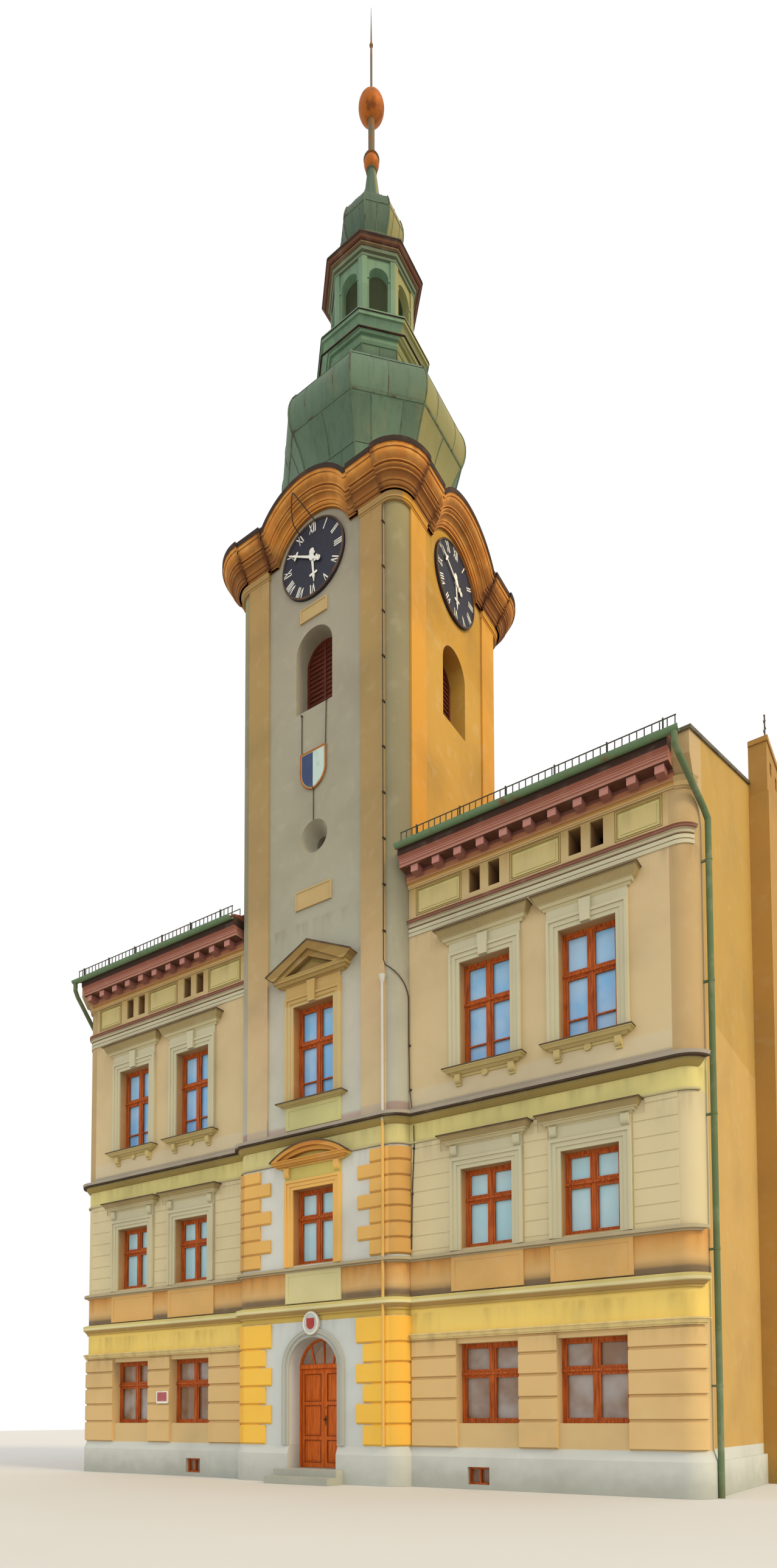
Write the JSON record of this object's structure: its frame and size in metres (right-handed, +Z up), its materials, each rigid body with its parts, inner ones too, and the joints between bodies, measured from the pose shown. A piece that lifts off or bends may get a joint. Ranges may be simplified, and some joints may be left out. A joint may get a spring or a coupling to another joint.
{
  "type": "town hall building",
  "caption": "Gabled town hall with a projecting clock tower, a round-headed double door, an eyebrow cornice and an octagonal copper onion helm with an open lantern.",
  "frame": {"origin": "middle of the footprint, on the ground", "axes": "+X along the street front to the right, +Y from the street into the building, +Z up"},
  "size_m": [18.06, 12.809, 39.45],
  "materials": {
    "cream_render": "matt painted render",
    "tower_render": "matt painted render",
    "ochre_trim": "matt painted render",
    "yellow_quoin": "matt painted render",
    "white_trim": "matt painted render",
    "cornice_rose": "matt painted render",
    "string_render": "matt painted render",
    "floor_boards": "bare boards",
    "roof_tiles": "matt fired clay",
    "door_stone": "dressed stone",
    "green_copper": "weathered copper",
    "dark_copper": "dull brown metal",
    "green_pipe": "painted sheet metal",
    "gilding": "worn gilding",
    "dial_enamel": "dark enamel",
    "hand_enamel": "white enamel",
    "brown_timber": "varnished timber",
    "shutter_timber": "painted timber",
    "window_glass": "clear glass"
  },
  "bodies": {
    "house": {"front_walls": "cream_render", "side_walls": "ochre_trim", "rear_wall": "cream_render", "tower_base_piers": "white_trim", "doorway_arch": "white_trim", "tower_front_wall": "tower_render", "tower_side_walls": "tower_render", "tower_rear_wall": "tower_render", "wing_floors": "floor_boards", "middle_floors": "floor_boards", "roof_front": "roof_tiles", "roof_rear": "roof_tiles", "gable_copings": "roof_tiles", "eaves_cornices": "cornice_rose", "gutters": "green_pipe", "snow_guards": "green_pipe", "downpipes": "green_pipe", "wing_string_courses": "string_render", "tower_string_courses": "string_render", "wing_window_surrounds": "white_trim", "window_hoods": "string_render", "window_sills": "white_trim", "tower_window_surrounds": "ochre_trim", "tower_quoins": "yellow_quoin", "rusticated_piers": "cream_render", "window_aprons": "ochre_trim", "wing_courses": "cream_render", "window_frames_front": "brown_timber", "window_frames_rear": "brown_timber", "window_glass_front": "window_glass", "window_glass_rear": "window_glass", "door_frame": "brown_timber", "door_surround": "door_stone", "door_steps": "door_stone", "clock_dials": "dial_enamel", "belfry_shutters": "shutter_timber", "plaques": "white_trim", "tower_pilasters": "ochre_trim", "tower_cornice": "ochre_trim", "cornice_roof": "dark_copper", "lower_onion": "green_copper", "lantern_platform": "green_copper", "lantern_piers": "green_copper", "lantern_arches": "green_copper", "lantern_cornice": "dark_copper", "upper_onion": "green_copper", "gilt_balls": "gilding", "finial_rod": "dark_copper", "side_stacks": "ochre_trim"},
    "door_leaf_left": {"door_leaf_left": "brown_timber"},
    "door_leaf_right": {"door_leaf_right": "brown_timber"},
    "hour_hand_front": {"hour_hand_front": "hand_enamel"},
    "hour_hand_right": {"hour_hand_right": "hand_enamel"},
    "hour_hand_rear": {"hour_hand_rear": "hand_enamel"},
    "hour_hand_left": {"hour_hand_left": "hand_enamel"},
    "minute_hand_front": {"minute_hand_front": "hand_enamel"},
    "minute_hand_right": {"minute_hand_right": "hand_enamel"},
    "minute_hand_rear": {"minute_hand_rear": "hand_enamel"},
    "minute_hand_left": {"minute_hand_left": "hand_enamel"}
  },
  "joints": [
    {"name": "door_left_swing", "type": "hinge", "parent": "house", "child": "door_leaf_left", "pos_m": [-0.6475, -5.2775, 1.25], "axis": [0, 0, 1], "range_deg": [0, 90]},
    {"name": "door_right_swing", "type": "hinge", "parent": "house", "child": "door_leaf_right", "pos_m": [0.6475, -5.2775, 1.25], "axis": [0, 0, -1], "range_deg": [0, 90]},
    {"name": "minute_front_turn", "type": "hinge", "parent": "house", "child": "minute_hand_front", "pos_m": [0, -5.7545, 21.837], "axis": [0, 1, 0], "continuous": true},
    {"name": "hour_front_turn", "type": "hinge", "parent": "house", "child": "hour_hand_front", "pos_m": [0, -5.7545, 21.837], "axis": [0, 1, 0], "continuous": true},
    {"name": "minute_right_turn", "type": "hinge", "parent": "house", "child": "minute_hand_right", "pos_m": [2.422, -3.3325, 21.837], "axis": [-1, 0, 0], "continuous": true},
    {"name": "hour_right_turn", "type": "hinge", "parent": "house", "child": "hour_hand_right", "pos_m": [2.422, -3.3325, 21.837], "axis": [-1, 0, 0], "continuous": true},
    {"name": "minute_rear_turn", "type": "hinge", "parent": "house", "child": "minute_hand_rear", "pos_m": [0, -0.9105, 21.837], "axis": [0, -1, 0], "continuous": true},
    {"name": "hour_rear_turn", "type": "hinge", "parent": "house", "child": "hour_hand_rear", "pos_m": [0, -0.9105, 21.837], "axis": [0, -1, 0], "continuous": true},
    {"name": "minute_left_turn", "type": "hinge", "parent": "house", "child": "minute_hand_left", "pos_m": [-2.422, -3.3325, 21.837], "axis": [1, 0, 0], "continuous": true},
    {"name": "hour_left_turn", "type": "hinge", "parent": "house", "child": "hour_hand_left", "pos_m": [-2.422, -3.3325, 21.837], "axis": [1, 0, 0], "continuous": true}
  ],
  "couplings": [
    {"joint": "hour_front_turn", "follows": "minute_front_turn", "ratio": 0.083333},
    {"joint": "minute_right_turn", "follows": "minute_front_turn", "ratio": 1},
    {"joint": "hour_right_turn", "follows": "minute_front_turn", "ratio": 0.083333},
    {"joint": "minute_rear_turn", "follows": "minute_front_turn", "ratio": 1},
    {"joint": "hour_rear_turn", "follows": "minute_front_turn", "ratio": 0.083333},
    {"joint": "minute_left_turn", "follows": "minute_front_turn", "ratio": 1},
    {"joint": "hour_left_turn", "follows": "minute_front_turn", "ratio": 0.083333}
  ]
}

Brief ▸ From the listing above, reproduce all the lines exactly.

The reply ▸
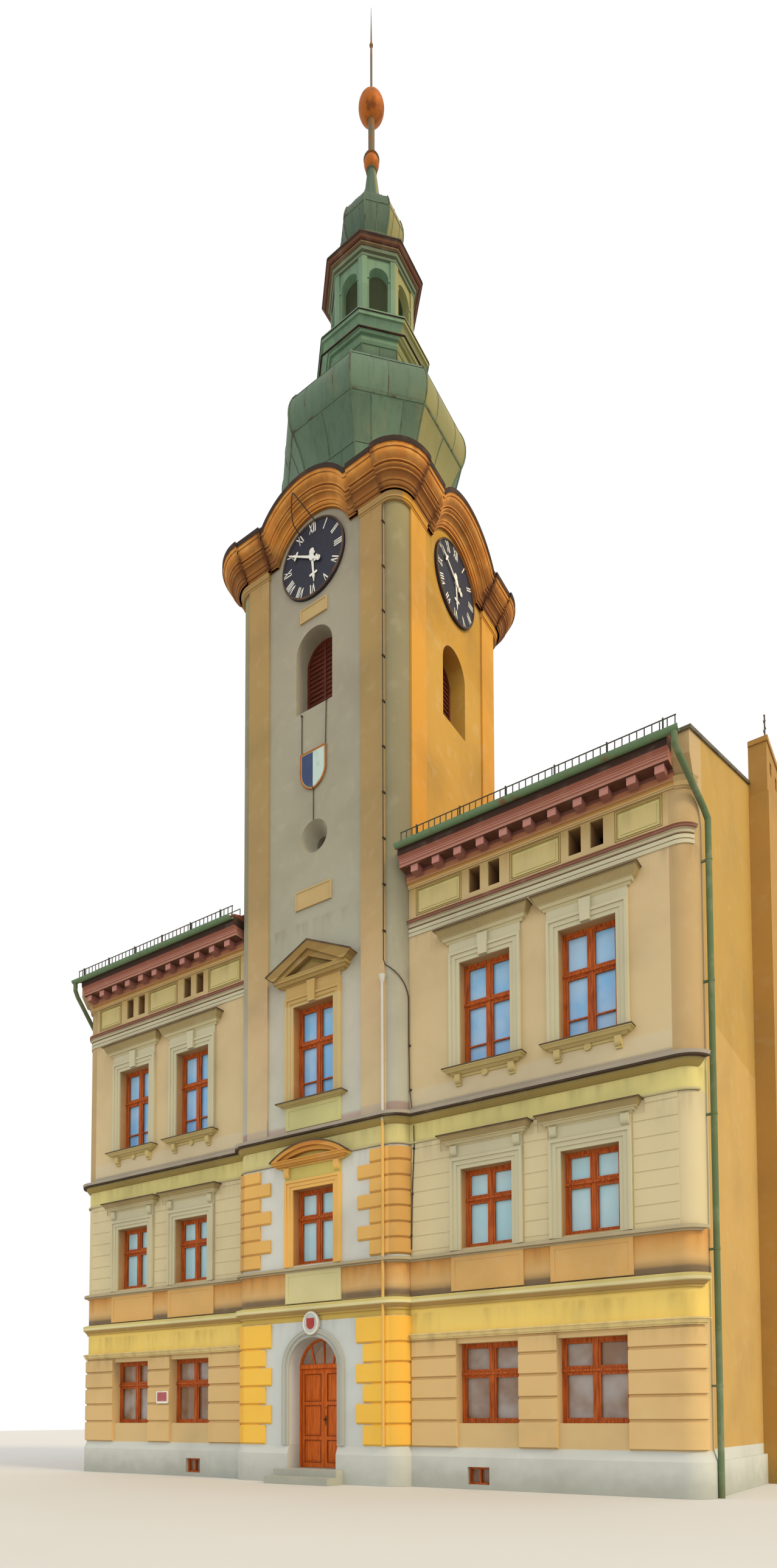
Write the JSON record of this object's structure: its frame and size in metres (right-handed, +Z up), its materials, each rigid body with its parts, inner ones too, and the joints between bodies, measured from the pose shown. A piece that lifts off or bends may get a joint. Ranges may be simplified, and some joints may be left out. A joint may get a spring or a coupling to another joint.
{
  "type": "town hall building",
  "caption": "Gabled town hall with a projecting clock tower, a round-headed double door, an eyebrow cornice and an octagonal copper onion helm with an open lantern.",
  "frame": {"origin": "middle of the footprint, on the ground", "axes": "+X along the street front to the right, +Y from the street into the building, +Z up"},
  "size_m": [18.06, 12.809, 39.45],
  "materials": {
    "cream_render": "matt painted render",
    "tower_render": "matt painted render",
    "ochre_trim": "matt painted render",
    "yellow_quoin": "matt painted render",
    "white_trim": "matt painted render",
    "cornice_rose": "matt painted render",
    "string_render": "matt painted render",
    "floor_boards": "bare boards",
    "roof_tiles": "matt fired clay",
    "door_stone": "dressed stone",
    "green_copper": "weathered copper",
    "dark_copper": "dull brown metal",
    "green_pipe": "painted sheet metal",
    "gilding": "worn gilding",
    "dial_enamel": "dark enamel",
    "hand_enamel": "white enamel",
    "brown_timber": "varnished timber",
    "shutter_timber": "painted timber",
    "window_glass": "clear glass"
  },
  "bodies": {
    "house": {"front_walls": "cream_render", "side_walls": "ochre_trim", "rear_wall": "cream_render", "tower_base_piers": "white_trim", "doorway_arch": "white_trim", "tower_front_wall": "tower_render", "tower_side_walls": "tower_render", "tower_rear_wall": "tower_render", "wing_floors": "floor_boards", "middle_floors": "floor_boards", "roof_front": "roof_tiles", "roof_rear": "roof_tiles", "gable_copings": "roof_tiles", "eaves_cornices": "cornice_rose", "gutters": "green_pipe", "snow_guards": "green_pipe", "downpipes": "green_pipe", "wing_string_courses": "string_render", "tower_string_courses": "string_render", "wing_window_surrounds": "white_trim", "window_hoods": "string_render", "window_sills": "white_trim", "tower_window_surrounds": "ochre_trim", "tower_quoins": "yellow_quoin", "rusticated_piers": "cream_render", "window_aprons": "ochre_trim", "wing_courses": "cream_render", "window_frames_front": "brown_timber", "window_frames_rear": "brown_timber", "window_glass_front": "window_glass", "window_glass_rear": "window_glass", "door_frame": "brown_timber", "door_surround": "door_stone", "door_steps": "door_stone", "clock_dials": "dial_enamel", "belfry_shutters": "shutter_timber", "plaques": "white_trim", "tower_pilasters": "ochre_trim", "tower_cornice": "ochre_trim", "cornice_roof": "dark_copper", "lower_onion": "green_copper", "lantern_platform": "green_copper", "lantern_piers": "green_copper", "lantern_arches": "green_copper", "lantern_cornice": "dark_copper", "upper_onion": "green_copper", "gilt_balls": "gilding", "finial_rod": "dark_copper", "side_stacks": "ochre_trim"},
    "door_leaf_left": {"door_leaf_left": "brown_timber"},
    "door_leaf_right": {"door_leaf_right": "brown_timber"},
    "hour_hand_front": {"hour_hand_front": "hand_enamel"},
    "hour_hand_right": {"hour_hand_right": "hand_enamel"},
    "hour_hand_rear": {"hour_hand_rear": "hand_enamel"},
    "hour_hand_left": {"hour_hand_left": "hand_enamel"},
    "minute_hand_front": {"minute_hand_front": "hand_enamel"},
    "minute_hand_right": {"minute_hand_right": "hand_enamel"},
    "minute_hand_rear": {"minute_hand_rear": "hand_enamel"},
    "minute_hand_left": {"minute_hand_left": "hand_enamel"}
  },
  "joints": [
    {"name": "door_left_swing", "type": "hinge", "parent": "house", "child": "door_leaf_left", "pos_m": [-0.6475, -5.2775, 1.25], "axis": [0, 0, 1], "range_deg": [0, 90]},
    {"name": "door_right_swing", "type": "hinge", "parent": "house", "child": "door_leaf_right", "pos_m": [0.6475, -5.2775, 1.25], "axis": [0, 0, -1], "range_deg": [0, 90]},
    {"name": "minute_front_turn", "type": "hinge", "parent": "house", "child": "minute_hand_front", "pos_m": [0, -5.7545, 21.837], "axis": [0, 1, 0], "continuous": true},
    {"name": "hour_front_turn", "type": "hinge", "parent": "house", "child": "hour_hand_front", "pos_m": [0, -5.7545, 21.837], "axis": [0, 1, 0], "continuous": true},
    {"name": "minute_right_turn", "type": "hinge", "parent": "house", "child": "minute_hand_right", "pos_m": [2.422, -3.3325, 21.837], "axis": [-1, 0, 0], "continuous": true},
    {"name": "hour_right_turn", "type": "hinge", "parent": "house", "child": "hour_hand_right", "pos_m": [2.422, -3.3325, 21.837], "axis": [-1, 0, 0], "continuous": true},
    {"name": "minute_rear_turn", "type": "hinge", "parent": "house", "child": "minute_hand_rear", "pos_m": [0, -0.9105, 21.837], "axis": [0, -1, 0], "continuous": true},
    {"name": "hour_rear_turn", "type": "hinge", "parent": "house", "child": "hour_hand_rear", "pos_m": [0, -0.9105, 21.837], "axis": [0, -1, 0], "continuous": true},
    {"name": "minute_left_turn", "type": "hinge", "parent": "house", "child": "minute_hand_left", "pos_m": [-2.422, -3.3325, 21.837], "axis": [1, 0, 0], "continuous": true},
    {"name": "hour_left_turn", "type": "hinge", "parent": "house", "child": "hour_hand_left", "pos_m": [-2.422, -3.3325, 21.837], "axis": [1, 0, 0], "continuous": true}
  ],
  "couplings": [
    {"joint": "hour_front_turn", "follows": "minute_front_turn", "ratio": 0.083333},
    {"joint": "minute_right_turn", "follows": "minute_front_turn", "ratio": 1},
    {"joint": "hour_right_turn", "follows": "minute_front_turn", "ratio": 0.083333},
    {"joint": "minute_rear_turn", "follows": "minute_front_turn", "ratio": 1},
    {"joint": "hour_rear_turn", "follows": "minute_front_turn", "ratio": 0.083333},
    {"joint": "minute_left_turn", "follows": "minute_front_turn", "ratio": 1},
    {"joint": "hour_left_turn", "follows": "minute_front_turn", "ratio": 0.083333}
  ]
}